01 Jun Balla, County Mayo
Balla is a village on the Castlebar-Claremorris road. A broken round tower and a medieval alter in a shamefully neglected graveyard mark the site of the monastery founded in the 7th century, by St Cronan, alias Mo-Chua. To the west of the graveyard are Tobar Mhuire, alias the Blessed Well and the ruins of the 17th century shelter for the blind and lame who resorted to the well on Patron Day (15th August).

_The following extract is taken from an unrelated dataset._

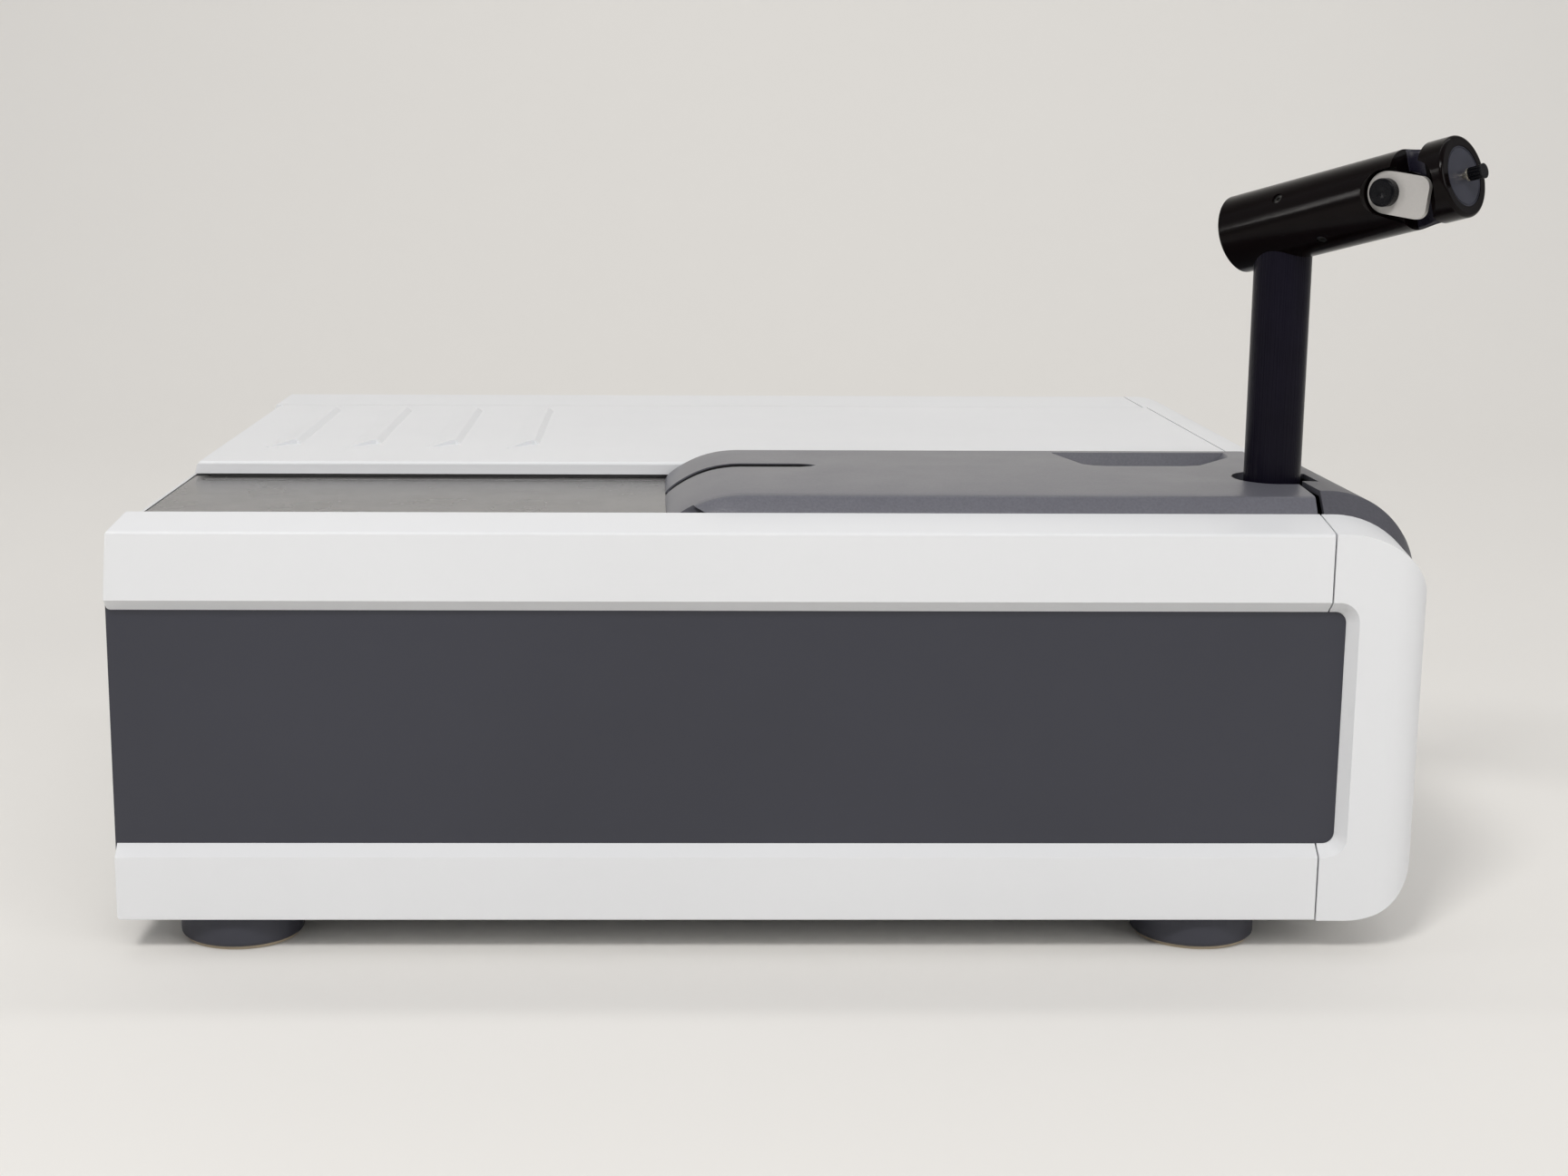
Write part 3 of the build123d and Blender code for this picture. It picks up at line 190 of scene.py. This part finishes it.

To the South is Mayo from which the county takes its name. Now a mere hamlet it occupies part of the sight of a famous early monastery. When the Irish party was defeated at the Synod of Whitby, Bishop Colman of Lindisfarne withdrew from the English mission to Iona, and the thence to Ireland. His adherents included 30 English monks who followed him to Inishbofin, where he set up a monastery. Disputes having arisen between the Irish and English brethren, Coleman transferred the latter to the new monastery at Mayo, therefore called Mayo of the English. The monastery which won the praise of Bede, retained its English character for a considerable period. (One of Alcuin’s letters 773-86 is addressed to Bishop Leuthfriht of the monastery, a second, 792-800, is addressed to the fathers of the monastery; the best known name connected with the place is that of St Gerald, an Englishman.) In time the monastery became a college of secular canons which, about 1370, adopted the Augustine Rule and survived until the Dissolution. All the remains today are fragments of ecclesiastical buildings and a trace of a greater circular enclosing wall or vallum.
Balla is a real hidden gem and is worth a visit on your tours of Ireland.